Residents of Eldama Ravine in Baringo County and its environs were sensitised on Thursday on wildlife and environment conservation courtesy of Justus Nyamu’s Walk on Wildlife Conservation campaign.

The renowned conservationist and founder of Elephant Neighbours Centre, Jim Justus Nyamu, made a stopover on his 130-day walk in Kenya, Uganda, Rwanda, and Congo to raise awareness about the importance of wildlife and habitat conservation.

The walk that began in Nairobi arrived in Eldama Ravine Thursday and was flagged off by Eldama Ravine Assistant County Commissioner Lilly Masai for a 23-kilometre section to Maji Mazuri and Timboroa after a courtesy call to the Deputy County Commissioner’s office.

They marched to Eldama Ravine Market, where Nyamu, Masai, and Deputy County Warden of Baringo County, Jeniffer Putunoi, made a clarion call for conservation.

Nyamu said he resigned from KWS to lead a campaign on elephant conservation, noting with sadness how the country has continued to lose the elephant population from 200,000 in the 1970s to the current 35,000.

“I have been walking from Nairobi so as to fight for the rights of the elephant and other wild animals. I am sure most of you here have not seen a rhino; we only have 1,300 under tight security by our officers because they are being poached. That’s why I have put my patriotism first to defend them,” said Nyamu.

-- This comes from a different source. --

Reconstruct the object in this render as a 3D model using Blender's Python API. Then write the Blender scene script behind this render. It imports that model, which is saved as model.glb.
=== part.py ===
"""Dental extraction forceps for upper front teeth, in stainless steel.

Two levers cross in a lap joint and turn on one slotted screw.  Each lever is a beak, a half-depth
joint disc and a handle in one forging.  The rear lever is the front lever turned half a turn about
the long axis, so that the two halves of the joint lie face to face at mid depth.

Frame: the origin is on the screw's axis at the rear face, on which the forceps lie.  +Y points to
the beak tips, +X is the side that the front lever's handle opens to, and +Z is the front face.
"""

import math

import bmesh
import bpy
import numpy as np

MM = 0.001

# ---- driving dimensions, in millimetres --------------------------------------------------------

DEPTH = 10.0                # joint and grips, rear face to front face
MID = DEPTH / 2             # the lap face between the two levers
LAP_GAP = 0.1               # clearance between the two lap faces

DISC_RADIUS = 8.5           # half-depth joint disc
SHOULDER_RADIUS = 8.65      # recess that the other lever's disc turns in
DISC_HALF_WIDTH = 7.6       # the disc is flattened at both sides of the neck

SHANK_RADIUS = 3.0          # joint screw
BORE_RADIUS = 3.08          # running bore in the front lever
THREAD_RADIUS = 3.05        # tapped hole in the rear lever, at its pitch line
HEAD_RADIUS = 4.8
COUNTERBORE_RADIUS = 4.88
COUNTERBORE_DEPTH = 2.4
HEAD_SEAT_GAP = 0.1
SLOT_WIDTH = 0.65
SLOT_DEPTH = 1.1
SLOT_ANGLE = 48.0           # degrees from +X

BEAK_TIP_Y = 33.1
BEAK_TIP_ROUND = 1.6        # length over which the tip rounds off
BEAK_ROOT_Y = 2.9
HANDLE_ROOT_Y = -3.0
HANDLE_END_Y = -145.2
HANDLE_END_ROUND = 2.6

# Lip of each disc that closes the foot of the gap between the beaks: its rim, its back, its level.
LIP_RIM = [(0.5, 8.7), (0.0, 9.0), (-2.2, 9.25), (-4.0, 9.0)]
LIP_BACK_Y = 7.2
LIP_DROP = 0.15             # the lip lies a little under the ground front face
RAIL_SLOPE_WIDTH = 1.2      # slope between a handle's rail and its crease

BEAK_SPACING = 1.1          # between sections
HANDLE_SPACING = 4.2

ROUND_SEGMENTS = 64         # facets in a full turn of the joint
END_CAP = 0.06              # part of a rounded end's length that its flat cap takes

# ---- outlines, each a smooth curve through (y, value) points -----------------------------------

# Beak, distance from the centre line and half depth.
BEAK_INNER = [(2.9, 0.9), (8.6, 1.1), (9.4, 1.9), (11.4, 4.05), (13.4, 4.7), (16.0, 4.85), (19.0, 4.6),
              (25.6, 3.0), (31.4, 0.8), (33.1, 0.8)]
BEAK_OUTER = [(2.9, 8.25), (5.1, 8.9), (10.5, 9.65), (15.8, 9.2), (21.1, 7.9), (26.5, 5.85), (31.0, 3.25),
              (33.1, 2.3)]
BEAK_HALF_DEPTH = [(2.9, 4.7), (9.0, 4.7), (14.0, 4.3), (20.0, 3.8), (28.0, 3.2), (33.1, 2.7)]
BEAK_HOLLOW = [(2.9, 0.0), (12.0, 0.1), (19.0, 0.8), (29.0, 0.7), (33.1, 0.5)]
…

He said Africans were born conservationists, going by their close cultural ties with wild animals, and they should embrace them as they bring wealth through tourism.

“It is sad that we have lost some of the rarest species like the Nandi bear and sitatunga, which were only found in Nandi due to poaching,” lamented the conservationist.

He lauded the Lembus council of elders, who he said had vowed to curse those destroying the forest resources even as the Kenya Forest Service strives to improve forest cover in the country through the supply of seedlings.

He called on the chiefs and the village elders to help raise tree seedlings to help the government achieve its goal of planting 15 billion trees.

Nyamu called on the residents not to interfere with the remains of property destroyed by the wild animals, saying it hampers compensation as the KWS relies on the remains to assess compensation.

He warned that penalties for poaching have been heightened, and perpetrators risk a fine of Sh20 million or life imprisonment.

“Koibatek Sub County has a huge percentage of forest cover, and the communities living adjacent to the forests should protect their natural heritage. This is through sustainable agriculture, green energy, and not encroaching on wildlife habitats,” urged Nyamu.

Nyamu educated the public on how they can live cohesively with the wildlife by not harming the animals in case of an invasion of their properties. Instead, report the matter to local authorities like the area chief or Kenya Wildlife Services, who will examine the harm for compensation.

Deputy County Warden of Baringo County, Jeniffer Kutumoi, emphasised the need for communities to work together in conserving wildlife. “Conservation is the backbone for the next generation, so we have to conserve our wildlife because that will be a source of employment for our children,” she said.

Ms. Masai urged residents to join hands in protecting the environment to conserve the animals. “We need to conserve our natural heritage for the sake of our future generations. Let us embrace sustainable practises that will ensure a healthy and prosperous environment,” she said.

The campaign ‘Ivory Belongs to Elephants’ is a joint effort by the Kenya Wildlife Service, National Museums of Kenya, East Africa Wildlife Society, and Elephant Neighbours Centre to combat elephant poaching.

The walk, which started from Nairobi, was flagged off by Peninah Malonza, CS Ministry of Tourism and Wildlife, and the chief conservator of Forests.

It is hoped that the campaign will inspire a new conservation model that will promote sustainable practises and protect the environment for future generations.